NEEDLESS DEATH: Builder Colin Holtom at the Old Bailey, above, and accident victim Adam Gosling, left
Colin Charles Holtom, 65, of Meadow Way, Chelmsford, admitted the manslaughter of Adam Gosling at the Old Bailey in July 2009 and was sentenced to three years in prison.
Adam was working as a labourer for Holtom for just £25 a day when a seven-foot wall collapsed on top of him in April 2007.
The teenager, who was killed instantly, became the youngest victim of a building site accident in Britain.
At the Old Bailey, Holtom pleaded guilty on the basis that he had been told that the wall was in danger of collapsing and had failed to come from the front of the residential property, where he was working, to the back, where the accident took place.
However he denied telling Adam or his brother, Dean Gosling, to push or pull the wall.
At the Court of Appeal top judges – including England and Wales' most senior judge, Lord Chief Justice Lord Judge – were told that Holtom's sentence was "manifestly excessive".
The judges heard that Holtom's sentence was out of line with those passed in previous cases, and he had been a hard-working man of good character before the accident happened.
But Mr Justice David Clarke, who heard the case alongside Lord Judge and Mr Justice Lloyd Jones, said that, although long, the sentence was "justifiably severe".

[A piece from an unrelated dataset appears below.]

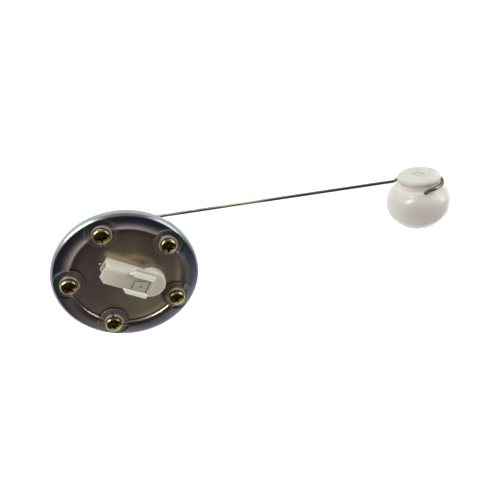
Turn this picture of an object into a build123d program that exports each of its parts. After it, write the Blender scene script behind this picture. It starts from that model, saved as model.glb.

He said that Adam "should not have been employed at all", while a "striking" aggravating feature was that Holtom "didn't go to the scene when told of the danger that the wall was collapsing".
The court heard that Adam, from Latchingdon, Essex, had been working on the site in Broadgate Avenue, Hadley Wood, north London, the week before the accident, which occurred on a Monday. When he and his brother Dean, 18, returned to work after a weekend off they were told to demolish the wall, which had a large crack in it.
Soon it began leaning at a dangerous angle and Holtom – who had sub-contracted the job from another builder – was informed of what was going on but failed to supervise the demolition.
Within minutes the wall had completely caved in, and Adam was hit by falling bricks and pinned against the garden shed of a neighbouring property.
Neither of the teenagers was wearing protective clothing, although Mr Justice Clarke said that a safety helmet would not have saved Adam's life.